- [REQUIREMENTS] All of the material below is to be returned exactly.

- [GIVEN ENTRIES]
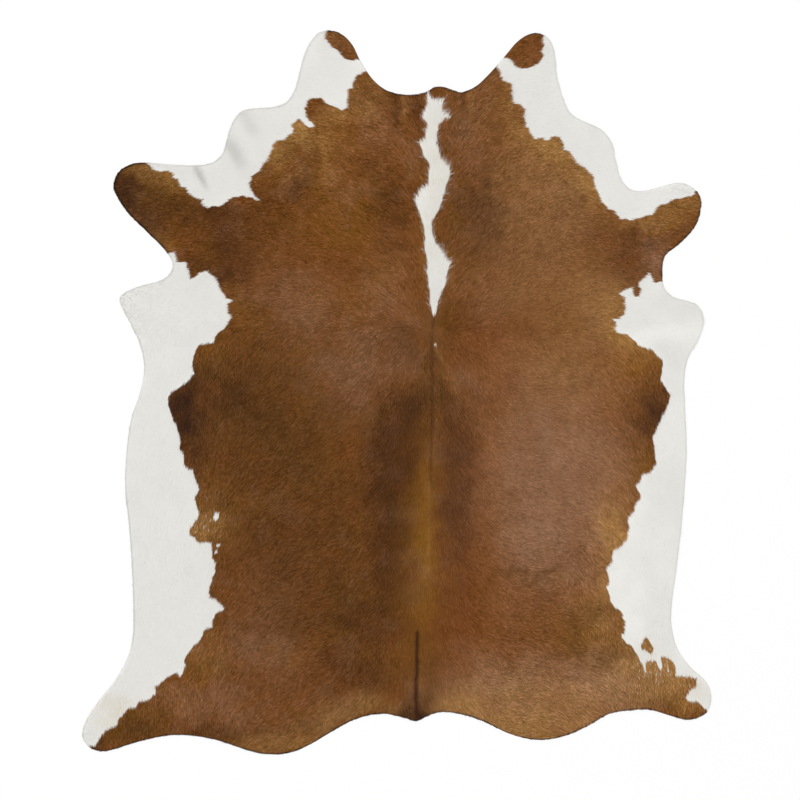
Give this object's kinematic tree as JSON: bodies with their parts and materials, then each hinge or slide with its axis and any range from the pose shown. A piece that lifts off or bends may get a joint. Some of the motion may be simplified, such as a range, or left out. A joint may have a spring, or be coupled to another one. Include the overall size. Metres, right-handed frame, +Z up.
{
  "type": "cowhide rug",
  "caption": "Flat hair-on cowhide floor rug in its natural outline, brown coat with white edges and a white blaze on the neck.",
  "frame": {"origin": "on the floor under the middle of the hide's bounding box", "axes": "+Z up, away from the floor; +Y along the spine towards the neck; +X towards the hide's right side seen from above"},
  "size_m": [1.9171, 2.2051, 0.005],
  "materials": {
    "hair_on_hide": "short combed cow hair, satin, brown with white edges"
  },
  "bodies": {
    "root": {"hide": "hair_on_hide"}
  },
  "joints": []
}
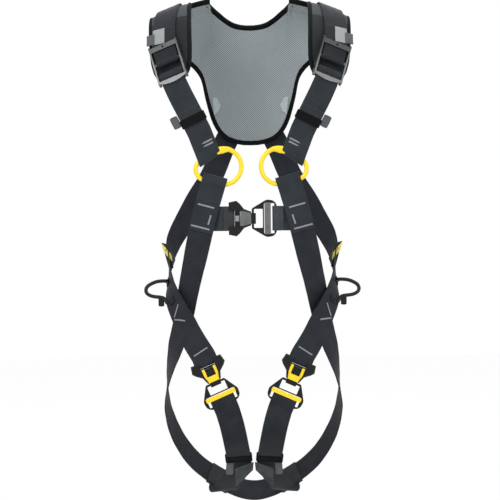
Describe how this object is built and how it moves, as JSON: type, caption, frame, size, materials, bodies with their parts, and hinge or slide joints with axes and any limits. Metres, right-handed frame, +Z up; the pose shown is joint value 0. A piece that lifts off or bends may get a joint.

- [ANSWER]
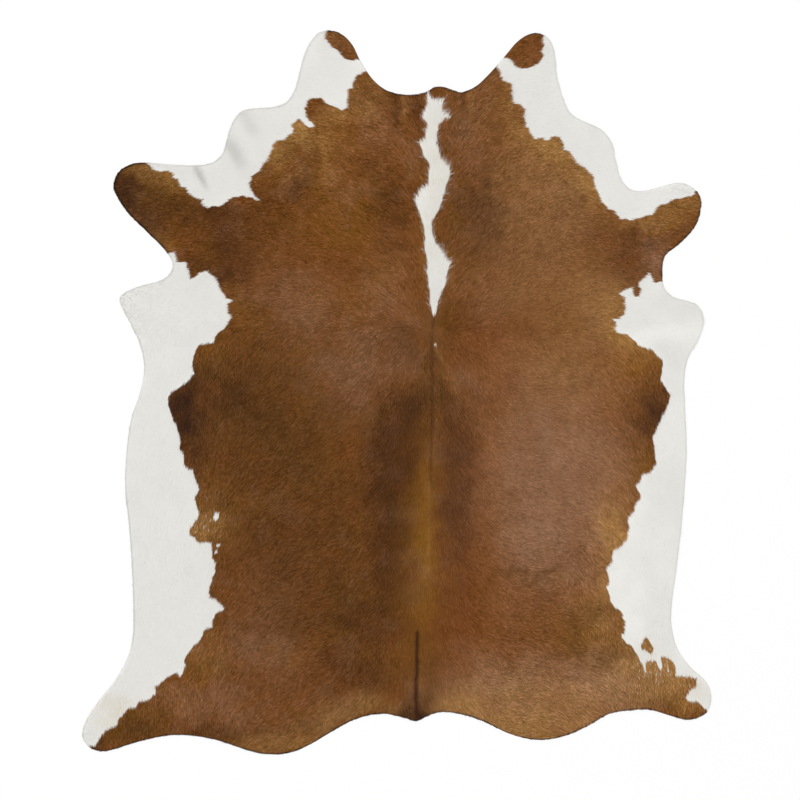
Give this object's kinematic tree as JSON: bodies with their parts and materials, then each hinge or slide with its axis and any range from the pose shown. A piece that lifts off or bends may get a joint. Some of the motion may be simplified, such as a range, or left out. A joint may have a spring, or be coupled to another one. Include the overall size. Metres, right-handed frame, +Z up.
{
  "type": "cowhide rug",
  "caption": "Flat hair-on cowhide floor rug in its natural outline, brown coat with white edges and a white blaze on the neck.",
  "frame": {"origin": "on the floor under the middle of the hide's bounding box", "axes": "+Z up, away from the floor; +Y along the spine towards the neck; +X towards the hide's right side seen from above"},
  "size_m": [1.9171, 2.2051, 0.005],
  "materials": {
    "hair_on_hide": "short combed cow hair, satin, brown with white edges"
  },
  "bodies": {
    "root": {"hide": "hair_on_hide"}
  },
  "joints": []
}
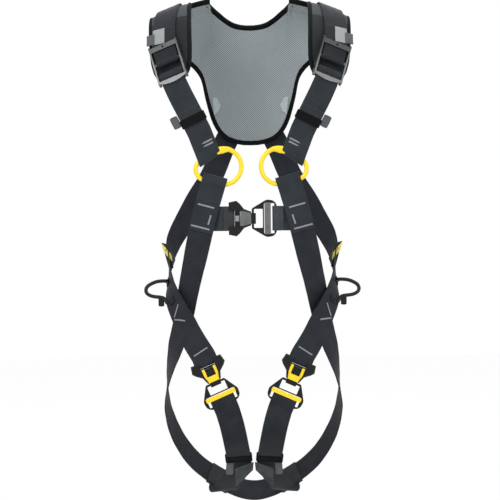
Describe how this object is built and how it moves, as JSON: type, caption, frame, size, materials, bodies with their parts, and hinge or slide joints with axes and any limits. Metres, right-handed frame, +Z up; the pose shown is joint value 0. A piece that lifts off or bends may get a joint.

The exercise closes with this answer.